# Supplemental Species Profile for Petrochromis



## frschul (Mar 10, 2004)

I don't want to cause any problems here but would it be nice to have more Petro information
available to all.
This would be an unofficial extension of the Species Profile for Petros... 
More of a pictorial guide /Scientific name / with all of the common names associated with this fish. The stocking, the size of the tank, possibly male / female ratio , etc. This would however exists on this forum as an on going also possibly having another post
just for an index (to eliminate all of the additional comments) ...
and please this is not an indictment of the current species profile...
The books, etc just can't keep up with us ....

What do you think ??? .. and what would it take to get going ....


----------



## daniel4832 (May 8, 2004)

Frank,
I think that's a great idea.
Thanks,
Daniel


----------



## Petrochromislover (Feb 23, 2009)

I agree with you frschul more info on petros.


----------



## frschul (Mar 10, 2004)

Maybe we could ask the moderators to lock a post for us and submit the photos/infomation to them to post to this locked area..... That way this area would be free of additional comments.... ????


----------



## Petrochromislover (Feb 23, 2009)

we should ask them to lock a post for us


----------



## Longstocking (Aug 26, 2003)

OI !!

Not up to me... I'm for it 

Not a mod in this section :lol:


----------



## frschul (Mar 10, 2004)

Come on Sarah, 
I know that you have juice..... You can champion this cause to ApexPredator & NorthShore...
They would not have to do that much work..... They could post to the locked area once a week...


----------



## Longstocking (Aug 26, 2003)

It's not up to us guys .....

I will take it to the admins....


----------



## Petrochromislover (Feb 23, 2009)

thank you longstocking for taking it to the admins.


----------



## frschul (Mar 10, 2004)

No matter what the outcome is 
"Thanks Sarah"


----------



## Longstocking (Aug 26, 2003)

yw guys


----------



## NorthShore (Feb 3, 2006)

We're discussing the issue in the mod folder. We'll get back to you guys.


----------



## prov356 (Sep 20, 2006)

Why not just expand/add to the current species profile section on petros and bring it up to date? Seems that should be done anyway.


----------



## frschul (Mar 10, 2004)

That was my first thought(to add more fish to the existing species profile)..... but in the current stateof the species profile it does not have enough info....
================================================= 
Scientific Name: Petrochromis famula (Kapampa) 
Pronunciation: pt-r-kr-ms 
Habitat: Shallow Precipitous Rocky Habitat 
Diet: Herbivore 
Gender Differences: Monomorphic 
Breeding: Maternal Mouthbrooder 
Temperament: Aggressive 
Conspecific Temperament: Extremely Aggressive 
Temperature: 77 - 79Â°F 
pH: 8.6 
Water Hardness: Very Hard 
Difficulty: 5 
and a photo
================================================

And I dont want to ask them to go through the trouble of changing it to add additional
areas of information because they have a set template for all of the fish on this site....

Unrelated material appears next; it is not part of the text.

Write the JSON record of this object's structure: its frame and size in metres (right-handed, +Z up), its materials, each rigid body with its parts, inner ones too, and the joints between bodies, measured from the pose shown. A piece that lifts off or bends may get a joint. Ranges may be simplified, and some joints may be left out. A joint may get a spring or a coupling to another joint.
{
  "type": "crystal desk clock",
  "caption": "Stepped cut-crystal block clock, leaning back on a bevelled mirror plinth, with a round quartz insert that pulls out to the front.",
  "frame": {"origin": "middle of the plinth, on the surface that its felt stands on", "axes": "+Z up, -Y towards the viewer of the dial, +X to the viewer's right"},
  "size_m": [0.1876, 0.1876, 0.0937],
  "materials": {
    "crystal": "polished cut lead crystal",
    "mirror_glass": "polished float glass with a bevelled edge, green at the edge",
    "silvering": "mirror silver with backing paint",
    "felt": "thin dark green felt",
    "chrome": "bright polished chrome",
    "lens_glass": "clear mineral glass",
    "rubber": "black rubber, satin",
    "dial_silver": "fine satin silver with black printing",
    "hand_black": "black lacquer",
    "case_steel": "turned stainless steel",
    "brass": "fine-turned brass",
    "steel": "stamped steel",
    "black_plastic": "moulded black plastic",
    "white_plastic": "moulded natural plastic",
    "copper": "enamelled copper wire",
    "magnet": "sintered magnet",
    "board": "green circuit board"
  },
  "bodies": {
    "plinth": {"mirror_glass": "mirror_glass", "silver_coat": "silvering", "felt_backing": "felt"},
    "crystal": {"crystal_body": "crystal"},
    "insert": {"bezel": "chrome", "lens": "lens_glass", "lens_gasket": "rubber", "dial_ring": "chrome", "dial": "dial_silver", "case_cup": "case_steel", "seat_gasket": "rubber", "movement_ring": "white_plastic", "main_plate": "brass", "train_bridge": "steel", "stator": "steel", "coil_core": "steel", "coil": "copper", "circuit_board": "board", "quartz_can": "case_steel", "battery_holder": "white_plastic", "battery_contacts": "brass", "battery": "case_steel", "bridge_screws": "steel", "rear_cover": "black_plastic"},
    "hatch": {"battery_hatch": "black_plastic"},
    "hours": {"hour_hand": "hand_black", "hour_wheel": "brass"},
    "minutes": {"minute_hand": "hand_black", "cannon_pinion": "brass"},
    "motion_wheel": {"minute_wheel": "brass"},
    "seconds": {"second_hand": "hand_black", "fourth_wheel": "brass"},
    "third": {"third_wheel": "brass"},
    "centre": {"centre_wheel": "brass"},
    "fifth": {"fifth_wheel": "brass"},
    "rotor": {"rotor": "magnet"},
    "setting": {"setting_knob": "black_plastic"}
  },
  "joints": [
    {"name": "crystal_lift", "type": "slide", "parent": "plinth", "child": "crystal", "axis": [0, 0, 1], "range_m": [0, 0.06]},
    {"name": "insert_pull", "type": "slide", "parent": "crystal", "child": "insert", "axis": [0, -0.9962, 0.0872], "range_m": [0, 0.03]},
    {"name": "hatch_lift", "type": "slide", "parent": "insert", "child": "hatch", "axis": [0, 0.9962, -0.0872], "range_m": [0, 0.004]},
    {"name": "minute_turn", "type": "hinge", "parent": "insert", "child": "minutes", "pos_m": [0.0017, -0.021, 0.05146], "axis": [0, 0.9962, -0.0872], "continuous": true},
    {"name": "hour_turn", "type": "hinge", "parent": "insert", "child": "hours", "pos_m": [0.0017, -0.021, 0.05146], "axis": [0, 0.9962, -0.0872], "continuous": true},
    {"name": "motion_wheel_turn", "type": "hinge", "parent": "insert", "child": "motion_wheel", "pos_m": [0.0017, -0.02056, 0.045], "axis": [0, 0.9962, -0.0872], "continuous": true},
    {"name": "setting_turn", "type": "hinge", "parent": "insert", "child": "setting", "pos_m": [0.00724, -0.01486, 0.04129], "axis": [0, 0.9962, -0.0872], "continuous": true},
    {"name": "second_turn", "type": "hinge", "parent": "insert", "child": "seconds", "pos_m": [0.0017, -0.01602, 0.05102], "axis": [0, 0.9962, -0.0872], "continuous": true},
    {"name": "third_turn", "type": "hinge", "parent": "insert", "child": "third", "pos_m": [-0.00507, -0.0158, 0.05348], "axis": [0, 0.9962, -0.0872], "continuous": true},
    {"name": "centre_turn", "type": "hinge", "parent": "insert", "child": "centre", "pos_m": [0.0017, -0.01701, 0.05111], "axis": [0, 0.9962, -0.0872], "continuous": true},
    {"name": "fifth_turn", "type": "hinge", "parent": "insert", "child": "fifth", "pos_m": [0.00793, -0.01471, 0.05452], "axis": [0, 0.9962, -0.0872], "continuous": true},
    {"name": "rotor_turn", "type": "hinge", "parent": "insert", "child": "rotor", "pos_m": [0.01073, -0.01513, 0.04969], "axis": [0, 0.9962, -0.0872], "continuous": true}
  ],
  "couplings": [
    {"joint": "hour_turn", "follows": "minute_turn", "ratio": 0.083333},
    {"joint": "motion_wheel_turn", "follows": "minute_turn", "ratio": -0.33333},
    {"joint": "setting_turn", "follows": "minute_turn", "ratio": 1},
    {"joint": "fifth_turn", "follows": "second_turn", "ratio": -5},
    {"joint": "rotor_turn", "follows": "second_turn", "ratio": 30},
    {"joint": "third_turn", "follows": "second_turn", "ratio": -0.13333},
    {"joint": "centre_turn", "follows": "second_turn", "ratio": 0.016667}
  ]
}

Just think of all the additional information that could be added by all of the creative
peope in this forum.....

==================================================

This is just my opinon


----------



## Petrochromislover (Feb 23, 2009)

that is a good opinion


----------



## prov356 (Sep 20, 2006)

> but in the current stateof the species profile it does not have enough info....


You're right, but it got me to thinking. Why not have a link to 'keeper experiences' or some such thing. It could be kind of like the same format as 'my tanks'. There could be certain info required like tank size, tank mates, where obtained, etc. Then a place to write out a description and of course pics.

There are times when I want to get a rundown of keeper experiences and I want several. You can search on the fish, but then you get every thread with even a mention of the fish. It takes a long time to wade through it. And even when you get a good hit, sometimes the info is too brief. Tank size, mates, decor, wild caught or tank raised all matter. It'd be nice to click on a link in the profile and read through many keeper's experiences with complete info on conditions kept. It'd be invaluable. :thumb:

Just my .02


----------



## frschul (Mar 10, 2004)

Sounds good


----------



## Petrochromislover (Feb 23, 2009)

sounds good to me too


----------



## frschul (Mar 10, 2004)

Tim
I don't know if the Administrators want to add to or modify the site....
your idea is a good idea but will take some programming changes/enhances...
Perhaps in the future that change might happen ????
but a quick fix for now is to post and lock by the administrators....
But your idea is a very good one... and its "Your Tanks" not "My Tanks" LOL
but non the less a very good idea.... So until we could convince the admin.
to make a change like that I would settle for a post and lock..... 
This will not eliminate going through all of the threads .....
but at least the info will be in one area.
Frank
BTW your idea is worth 99 cents not 02 cents LOL.... Good idea


----------



## Petrochromislover (Feb 23, 2009)

I agree with Frschul i don't think the admins want to modify the site it will probaly to long to do everything like putting in more information,fixing errors in the info, and modifying the way we look up cichlids on the profiles. going with the post lock is the easiest for now.


----------



## daniel4832 (May 8, 2004)

It would seem that part of what makes this one of the best (if not the best) forum on cichlids is the library of articles, and things like the Frontosa Corner, where one can go to get the most up to date general information of keeping specific species of cichlids. We have a great starting point with the articles written by Leigh (Apexpredator) why not expand on them.
Petros have gone from the experts telling us this was not a group of fish we shouldn't even try to keep in our home aquarium, to one that many of us have bred (some of us by complete accident  ). Part of what will keep this forum the best is growth, and this seems a subject IMNSHO that needs to grow. Some of the best treads in this forum have been about Petros!!! 
Thanks,
Daniel


----------



## frschul (Mar 10, 2004)

Sarah,
Tim's idea was a very good one, but until we can get the Admin to make that change or at least talk about it...... Can we go ahead with the "POST & LOCK" idea.... Was there any feedback
from the Mods/Admin about the "POST & LOCK" concept :-? :-? :-? 
Once again 
Thanks
Frank


----------



## ApexPredator (Jan 12, 2004)

As far as I know there is no current plan to "post and lock" a thread related to petrochromis.

The problem with Petrochromis is, in my opinion, it is one of the least documented by actual scientists. Made up trade names are primarily utilized as a means of describing these fish. It's hard to describe a correct habitat to keep these fish in when their location is a closely guarded secret byt the people catching them. An example of this is Longola, which is an inland town nowhere near the lake.

As more people begin keeping these fish, more pictures and more fist hand experience's will be shared with us all.

Certainly the profile section can be updated a bit and it is always a work in progress. I encourage you all to submit your photos and info to help with the profile section. Just send them to the admin.


----------



## Longstocking (Aug 26, 2003)

If you write articles.... that will help. I stink at writing or I would...

Updating the profiles... needs to be done.

The lock the thread idea...

I think the best idea is to post pictures with what you bought them as and from who.... nothing more than that. Come to you own conclusions type of thing....

I know I have my own ideas on what these fish are etc... but that doesn't mean I am correct.


----------



## Petrochromislover (Feb 23, 2009)

I can write articles, now that i have my P. Famula Mpimbwe.


----------